Dean Jones Biography
Dean Jones sealed his place in the annals of the game with his epic 210 in the second Tied Test in Madras, a knock in which he was dangerously dehydrated but went on to bat for 502 minutes. It was also just his third Test match.
Yet, in spite of that innings, and a career that saw him score 3,631 runs at 46.55 with 11 hundreds, Jones always maintained that his best knock was his first one at that level. It was at Queen’s Park Pval, on a green wicket, with Joel Garner blasting out Kepler Wessels, Wayne Phillips and Greg Ritchie within 16 runs, and then getting captain Kim Hughes and David Hookes to make it 85 for 5.Jones walked out at No 7 and refused to give in to the fast men, Garner, Malcolm Marshall and Wayne Daniel. The balls came up to his ribs and throat. “The only drive you get here is to and from the ground,” Joel Garner reminded him. But the young man hung in there for 161 minutes, scoring 48.

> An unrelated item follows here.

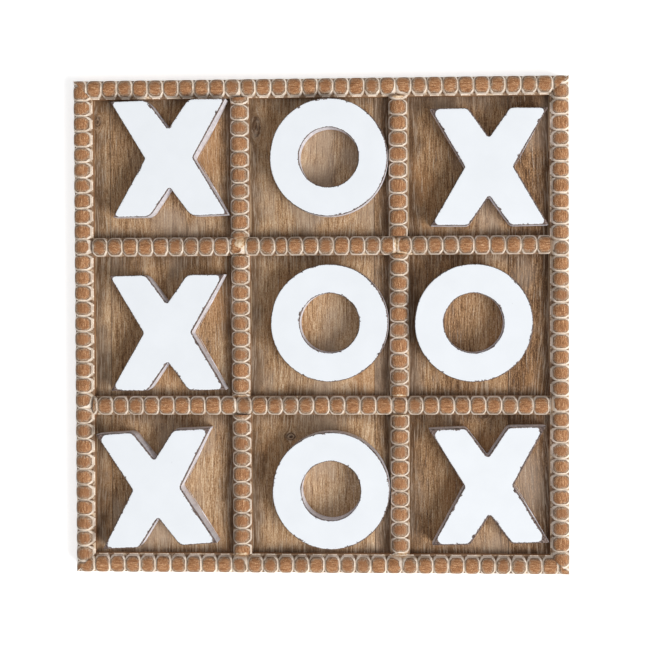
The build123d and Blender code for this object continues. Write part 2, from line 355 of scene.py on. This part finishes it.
def floor_material(name, left, right, shift, tone, knots):
    """Weathered brown plank: fine fibres up the board, grey in places, darker against the rails with grime
    and painted shade.
    """
    s = Surface(name)
    place = s.object_mm()
    x, y, z = s.split(place)
    # the grain wanders sideways along the plank
    drift = s.noise(s.scaled(place, (0.010, 0.0045, 0.02), shift), 1.0, 2.0, 0.5)
    grain_x = s.math("ADD", x, s.centred(drift, 22.0))
    grain_x, knot_dark, knot_rim = knot_marks(s, place, x, y, grain_x, knots)
    grain = s.scaled(s.join(grain_x, y, z), (1, 1, 1), shift)
    broad = s.noise(s.scaled(grain, (0.060, 0.007, 0.05)), 1.0, 3.0, 0.55)
    bands = s.noise(s.scaled(grain, (0.26, 0.009, 0.2)), 1.0, 4.0, 0.65)
    fibre = s.noise(s.scaled(grain, (1.15, 0.055, 1.0)), 1.0, 4.0, 0.70)
    hair = s.noise(s.scaled(grain, (2.2, 0.16, 2.0)), 1.0, 3.0, 0.70)
    speck = s.noise(s.scaled(grain, (1.9, 0.75, 2.0)), 1.0, 2.0, 0.6)
    level = s.math("ADD", s.centred(broad, 0.45), s.centred(bands, 0.42))
    for texture, amount in ((fibre, 1.15), (hair, 1.25), (speck, 0.95)):
        level = s.math("ADD", level, s.centred(texture, amount))
    level = s.math("ADD", level, 0.5 + tone)
    color = s.ramp(level, [
        (0.14, srgb(78, 54, 36)), (0.32, srgb(120, 88, 60)), (0.50, srgb(160, 125, 90)),
        (0.66, srgb(182, 150, 116)), (0.86, srgb(210, 186, 156))])
    # weathered grey areas and warmer ones
    patch = s.noise(s.scaled(place, (0.024, 0.013, 0.02), shift), 1.0, 3.0, 0.55)
    color = s.mix(s.step(patch, 0.50, 0.66, 0.0, 0.60), color, srgb(158, 140, 123))
    color = s.mix(s.step(patch, 0.30, 0.46, 0.32, 0.0), color, srgb(166, 118, 74))
    # pale dry fibres and dark open pores
    dry = s.step(s.noise(s.scaled(grain, (1.7, 0.045, 0.5)), 1.0, 3.0, 0.65), 0.58, 0.68)
    dry = s.math("MULTIPLY", dry, s.step(speck, 0.36, 0.56, 0.35, 1.0))
    color = s.mix(s.math("MULTIPLY", dry, 0.65), color, srgb(216, 200, 180))
    pore = s.step(s.noise(s.scaled(grain, (1.9, 0.040, 1.0)), 1.0, 2.0, 0.55), 0.60, 0.72)
    color = s.mix(s.math("MULTIPLY", pore, 0.60), color, srgb(70, 50, 35))
    color = s.mix(s.math("MULTIPLY", knot_rim, 0.5), color, srgb(140, 120, 104))
    color = s.mix(s.math("MULTIPLY", knot_dark, 0.85), color, srgb(62, 42, 32))
    # grime and painted shade against the rails, then leftover whitewash there
    color = rail_foot_shade_grime_and_wash(s, place, x, y, z, fibre, color)
    # dark joint lines between planks
    to_left = s.math("ABSOLUTE", s.math("SUBTRACT", x, left))
    to_right = s.math("ABSOLUTE", s.math("SUBTRACT", x, right))
    joint = s.math("ADD", s.math("MINIMUM", to_left, to_right), s.centred(s.noise(place, 0.2, 2.0, 0.5), 0.6))
    joint = s.step(joint, 0.15, 0.50, 1.0, 0.0)
    color = s.mix(s.math("MULTIPLY", joint, 0.5), color, srgb(66, 48, 36))
    relief = s.math("MULTIPLY_ADD", fibre, 0.6, s.math("MULTIPLY", hair, 0.4))
    relief = s.math("SUBTRACT", relief, s.math("MULTIPLY", pore, 0.4))
    normal = s.bump(relief, 0.0003, 0.7)
    return s.finish(color, s.step(fibre, 0.3, 0.7, 0.68, 0.9), normal, 0.15)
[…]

However, for all his tenacity, it was his rollicking approach to batting in limited-overs cricket made him a trendsetter in that format. Seldom had one seen a batsman skipping down the wicket to lift fast bowlers over the infield. Jones had the pluck and the cheek to do that against the quickest in business. He perfected the art of accelerating through the overs, with plenty of practice in the yearly three nation tournaments held in Australia. During the initial phase of his career, he struggled against top quality spin bowling in places like Sharjah and the sub-continent. But by the time Reliance World Cup was hosted in India and Pakistan in 1987, he had gained enough experience to score over 300 runs with three half centuries, averaging in the mid-forties. He was one of the architects of the Australian triumph in the tournament.
With time, his swagger, arrogance, quick scoring, electric running between the wickets and often superb fielding became legendary in the limited-overs games in Australian conditions. The 1991 publication of Dean Jones: One-Day Magic is testimony to his expertise in the format and also the degree of respect he commanded from the cricketing community.
While he did score seven hundreds in ODIs during his career, his most brilliant innings was witnessed in the deciding final of the Benson and Hedges World Series 1988-89 against the West Indian pace attack at Sydney. In a rain-curtailed innings, against an attack comprising of Marshall, Curtly Ambrose, Ian Bishop and Courtney Walsh, Jones played a blinder as the rest struggled. When the 38 possible overs were completed, Jones was an unbeaten 93 off 82 balls, with eight fours and two sixes. The second of the sixes was struck off Marshall, a preposterous stroke-launching him over mid-wicket.
In his era, Jones was one of the most successful batsmen in One-Day cricket, with 6,068 runs in 164 matches at 44.61 and a remarkably good strike rate for his times — 72.56. As many as 41 of those matches were played against the mighty West Indies. Like most men of his generation, Jones suffered against the great fast bowlers. His average shoots up to 52.13 if the West Indians are taken out of the equation.
He went on to become a successful commentator and analyst, earning a sobriquet ‘Professor Deano’. Unfortunately, he was sacked by Ten Sports in 2006 for calling Hashim Amla ‘a terrorist’ during a live match.